28 nov 21

Photo : B.L.

290. Je n’avais pas mesuré l’inertie du livre en train de s’écrire, son erre en moi (comment aurais-je pu, d’ailleurs, puisque ce savoir ne se révèle que dans l’action). Je la mesure, comme un paradoxe, à mon impossibilité d’écrire certains jours. Pour reprendre le poinçon 271, je suis à ce moment-là empêché. Revoir les anciennes diapos m’a donc durement empêché (divers symptômes). La dynamique est celle de l’à-coup et de l’après-coup. Etymologie de « coup » :

881 colp « mouvement par lequel un corps vient heurter un autre corps » (Eulalie, 20 ds Henry Chrestomathie, p. 3) (CNRTL)

C’est ce corps photographié, là devant, projeté au mur.

Les à-coups, la saccade : un régime moteur induit par des empêchements ; des secousses violentes. J’écris souvent (toujours ?) par à-coups. N’écrit-on d’ailleurs jamais que par à-coups ? Un autre régime est-il possible ? A creuser : de quelle temporalité parle-t-on ?

L’après-coup : continent énorme de la psychanalyse. Cf. Bernard Chervet (“L’aprèscoup : La tentative d’inscrire ce qui tend à disparaître”,  Revue française de psychanalyse 2009/5 (Vol. 73), pages 1361 à 1441).
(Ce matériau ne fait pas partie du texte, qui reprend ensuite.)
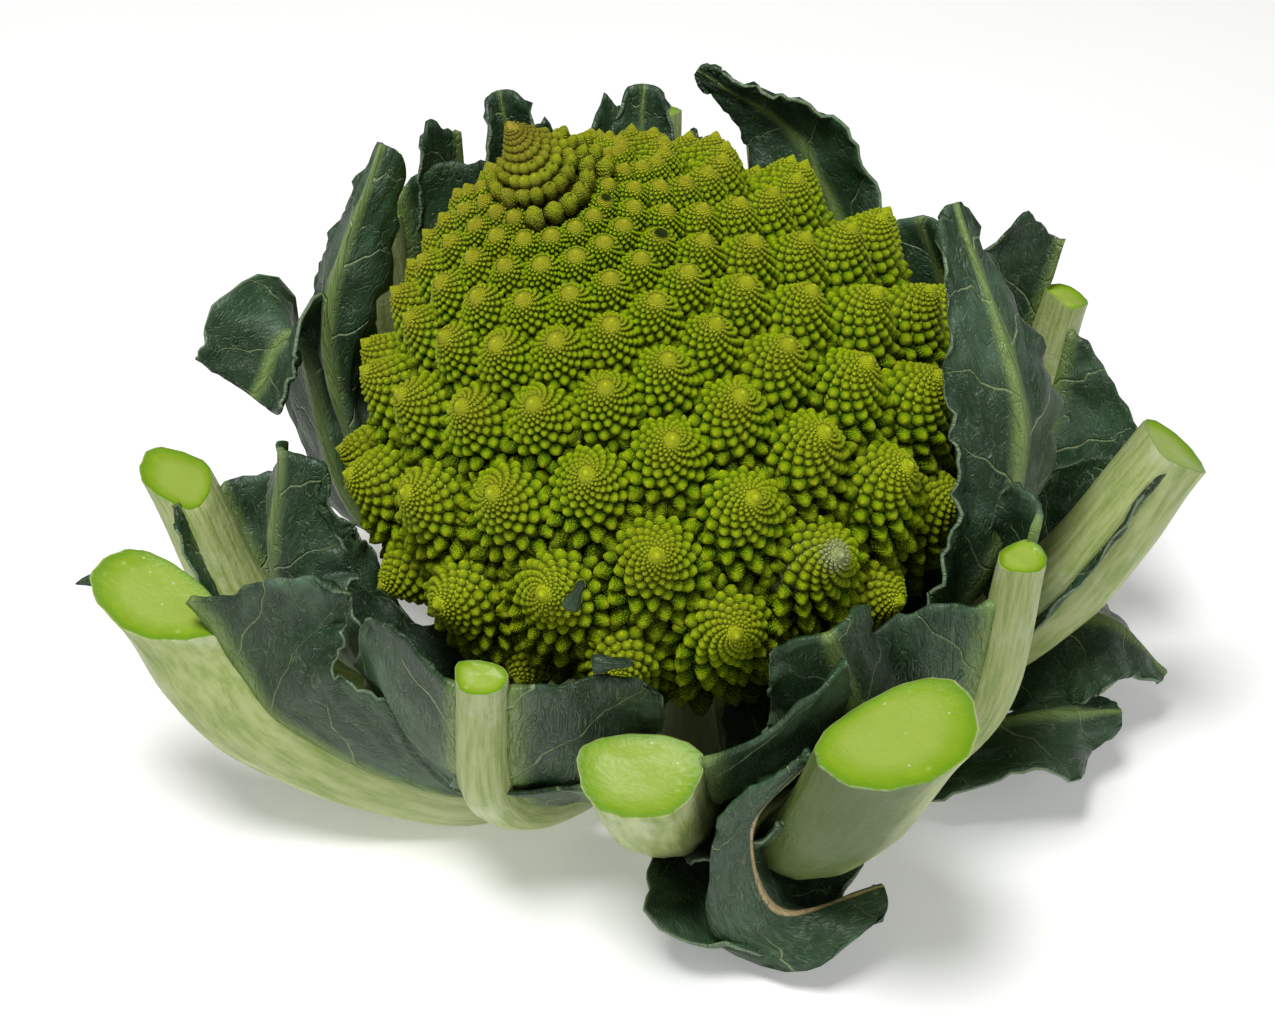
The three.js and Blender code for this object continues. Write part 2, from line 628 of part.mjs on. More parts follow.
// A thin sheet over a grid of points, thickened on both sides along the grid's own normals.
// extra grows it on all sides.
function sheetSolid(given, thicknessOf, extra) {
  const rows = extra ? widened(given, extra) : given;
  const thickness = (i, j) => thicknessOf(i, j) + 2 * extra;
  const [n, m] = [rows.length, rows[0].length];
  const normal = (i, j) => {
    const a = rows[Math.min(i + 1, n - 1)][j].clone().sub(rows[Math.max(i - 1, 0)][j]);
    const b = rows[i][Math.min(j + 1, m - 1)].clone().sub(rows[i][Math.max(j - 1, 0)]);
    return a.cross(b).normalize();
  };
  const points = [];
  for (const sign of [1, -1]) {
    for (let i = 0; i < n; i++) {
      for (let j = 0; j < m; j++) {
        points.push(rows[i][j].clone().addScaledVector(normal(i, j), (sign * thickness(i, j)) / 2));
      }
    }
  }
  const at = (i, j, under) => (under ? n * m : 0) + i * m + j;
  const corners = [];
  for (let i = 0; i + 1 < n; i++) {
    for (let j = 0; j + 1 < m; j++) {
      const quad = (under) => [at(i, j, under), at(i + 1, j, under), at(i + 1, j + 1, under), at(i, j + 1, under)];
      const [a, b, c, d] = quad(false);
      const [e, f, g, h] = quad(true);
      if ((i + j) % 2) corners.push(a, b, c, a, c, d, e, g, f, e, h, g);
      else corners.push(a, b, d, b, c, d, e, h, f, f, h, g);
    }
  }
  const wall = (i, j, k, l) => {
    const [a, b, c, d] = [at(i, j, false), at(k, l, false), at(k, l, true), at(i, j, true)];
    corners.push(a, c, b, a, d, c);
  };
  for (let i = 0; i + 1 < n; i++) {
    wall(i, 0, i + 1, 0);
    wall(i + 1, m - 1, i, m - 1);
  }
  for (let j = 0; j + 1 < m; j++) {
    wall(n - 1, j, n - 1, j + 1);
    wall(0, j + 1, 0, j);
  }
  const solid = solidOf(geometryFrom(points, corners));
  return solid.volume() < 0 ? solidOf(geometryFrom(points, corners.reverse())) : solid;
}

// The way a blade takes from start to v of its width, in shares of the width.
function bladeWay(frame, sign, fold, curl, v) {
  const way = new THREE.Vector3();
  const steps = 8;
  for (let k = 0; k < steps; k++) {
    const angle = radians(fold + (curl * v * (k + 0.5)) / steps);
    way.addScaledVector(frame.across, (sign * Math.cos(angle) * v) / steps);
    way.addScaledVector(frame.out, (-Math.sin(angle) * v) / steps);
  }
  return way;
}

function bladeRows(leaf, half, sign) {
  const frame = pathOf(leaf);
  const [depth, count, start] = half.wave;
  const [n, m] = CUT_BLADE_GRID;
  const rows = [];
  for (let i = 0; i <= n; i++) {
    const row = [];
    for (let j = 0; j <= m; j++) {
      const [u, v] = [i / n, j / m];
      const t = mix(half.from, half.to, u) + half.rise * u * v;
      const there = frame(t);
      const edge = spread(leaf.rib.wide, t) / 2 + RIB_CLEAR;
      const way = bladeWay(there, sign, spread(half.fold, u), spread(half.curl, u), v);
      const wave = depth * v ** 1.5 * Math.sin(2 * Math.PI * (count * u + start));
      row.push(
        there.at
          .clone()
          .addScaledVector(there.across, sign * edge)
          .addScaledVector(way, spread(half.wide, u))
          .addScaledVector(there.out, wave),
      );
    }
    rows.push(row.map((point, j) => (j ? keepOut(point, CLEAR_OF_CURD) : point)));
  }
  return rows;
}

function wholeRows(leaf) {
  const frame = pathOf(leaf);
  const [depth, count, start] = leaf.wave;
  const [n, m] = WHOLE_BLADE_GRID;
  const rows = [];
  for (let i = 0; i <= n; i++) {
    const t = i / n;
    const there = frame(t);
    const row = [];
    for (let j = -m; j <= m; j++) {
      const [sign, v] = [Math.sign(j), Math.abs(j) / m];
      const way = bladeWay(there, sign, leaf.fold[sign > 0 ? 1 : 0], leaf.curl[sign > 0 ? 1 : 0], v);
      const wave = depth * v ** 1.5 * Math.sin(2 * Math.PI * (count * t + start + (sign > 0 ? 0.3 : 0)));
      const wide = spread((sign > 0 && leaf.inner) || leaf.wide, t);
      const point = there.at.clone().addScaledVector(way, wide).addScaledVector(there.out, wave);
      row.push(keepOut(point, CLEAR_OF_CURD));
    }
    rows.push(row);
  }
  return rows;
}

const group = new THREE.Group();
const rooms = [];

const boxesMeet = (a, b) => {
  const [p, q] = [a.boundingBox(), b.boundingBox()];
  return [0, 1, 2].every((k) => p.min[k] < q.max[k] && q.min[k] < p.max[k]);
};

// Adds a piece, cut back by the room of the pieces that were added before it. shape makes the
// piece grown by a distance on all sides.
function keep(name, shape, material) {
  let solid = shape(0);
  for (const room of rooms) {
    if (boxesMeet(solid, room) && solid.intersect(room).volume() > 1e-6) solid = solid.subtract(room);
  }
  solid = largestBody(solid);
  const mesh = new THREE.Mesh(geometryOf(solid), material);
  mesh.name = name;
  group.add(mesh);
  rooms.push(shape(GAP));
}

const curd = curdSolid();
keep("curd", () => curd, FLORET_GREEN);
keep("stem", stemSolid, STEM_PALE);
for (const [name, leaf] of Object.entries(CUT_LEAVES)) {
  keep(`${name}_rib`, (extra) => ribSolid(leaf, extra), RIB_PALE);
}
for (const [name, leaf] of Object.entries(CUT_LEAVES)) {
  for (const [side, sign] of [["cw", -1], ["ccw", 1]]) {
    const rows = bladeRows(leaf, leaf[side], sign);
    keep(`${name}_blade_${side}`, (extra) => sheetSolid(rows, () => BLADE_THICK, extra), BLADE_GREEN);
  }
}
for (const [name, leaf] of Object.entries(WHOLE_LEAVES)) {
  const rows = wholeRows(leaf);
  const thickness = (i, j) => {
    const v = Math.abs(j - WHOLE_BLADE_GRID[1]) / WHOLE_BLADE_GRID[1];
    return mix(WHOLE_RIB, BLADE_THICK, Math.min(v / WHOLE_RIB_REACH, 1));
  };
  keep(name, (extra) => sheetSolid(rows, thickness, extra), BLADE_GREEN);
}

export default group;
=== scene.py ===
"""A romanesco head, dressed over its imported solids: florets of buds in golden-angle spirals,
thick cut ribs, and thin veined leaves. Metres, +Z up, -Y is the front."""

import math

import bpy
import numpy as np
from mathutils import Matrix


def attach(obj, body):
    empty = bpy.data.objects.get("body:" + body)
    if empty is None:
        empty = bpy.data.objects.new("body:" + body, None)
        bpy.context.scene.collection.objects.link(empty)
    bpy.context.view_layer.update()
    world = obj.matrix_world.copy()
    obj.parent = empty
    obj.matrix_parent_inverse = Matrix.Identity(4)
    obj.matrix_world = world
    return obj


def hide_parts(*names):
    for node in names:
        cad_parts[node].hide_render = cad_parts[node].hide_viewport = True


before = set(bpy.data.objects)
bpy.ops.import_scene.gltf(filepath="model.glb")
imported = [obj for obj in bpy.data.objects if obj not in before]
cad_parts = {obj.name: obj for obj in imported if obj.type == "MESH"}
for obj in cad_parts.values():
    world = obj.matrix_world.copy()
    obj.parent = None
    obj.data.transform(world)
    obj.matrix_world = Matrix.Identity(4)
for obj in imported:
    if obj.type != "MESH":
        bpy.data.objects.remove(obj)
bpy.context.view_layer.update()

MM = 0.001
TURN = 2 * math.pi
UP = np.array([0.0, 0.0, 1.0])
dice = np.random.default_rng(8)

# Camera
CAMERA_HEIGHT_ANGLE = math.radians(40)
CAMERA_DISTANCE = 600 * MM
CAMERA_TARGET = np.array([-14.6, -6.2, 68.0]) * MM
CAMERA_LENS = 70.6

# The curd, as in the solid: a superellipsoid whose top is bent to the left.
CURD_CENTRE = np.array([-10.0, 5.0, 80.0])
CURD_BEND = np.array([-34.0, 12.0, 0.0])
BEND_POWER = 3.2
SWELL = 0.3
SWELL_AT = math.radians(38)
SWELL_SCALE = 6.75  # high ** 2 * (1 - high) times this is 1 where it is highest
CURD_RADIUS = 78
CURD_HEIGHT = 84
CURD_DEPTH = 44
CONE_POWER = 1.15
SHOULDER_POWER = 1.8
TIP_DIP = 4.5
DIP_AT = 14
DIP_END = 48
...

Le contrecoup : tenter d’inscrire ce qui tend à disparaître. Je me retrouve dans cette formule de B. Chervet. Mon utilisation de la barre verticale comme délimitation de la phrase dans Algérie, comme scansion rythmique, j’avais commencé à la formaliser (poinçon 47) : la barre ponctue, hache, coupe les essors lyriques, rappelle le S barré de Lacan, mais je la garde comme une coupe musicale délimitant des mesures mélodiques, autonomes et interdépendantes, traces musicales de dépôts. Elle me sert à évoquer le mi-dit de la guerre (mi-dit car inconnue de moi, silencieuse sinon les traces qui m’ont traversé cinquante ans). Couper les essors lyriques : oui, mais aussi, ou surtout, brider l’émotion. La barre serait alors une contre-contrainte, l’empêchement de l’empêchement, devant la force de percussion de ce que je revois. Surgit un souvenir d’enfance : mon père projetait des films super 8, et contenait mal son émotion en revoyant ses parents morts s’animer sur l’écran. J’ai laissé à Toulouse le projecteur et ses fantômes animés ; je m’occupe des photographies, c’est déjà bien assez pour l’heure. S’abîmer.

291. Visite sur les réseaux. Découvrir ce que font les autres. Sorties de livre (Françoise Renaud, Nathalie Holt), journaux de bord (Emmanuelle Cordoliani, sur le site café Europa), expos… Tisser des liens.

292. En dérive, hâtif : lire tout à fait autre chose que des livres sur le thème de A.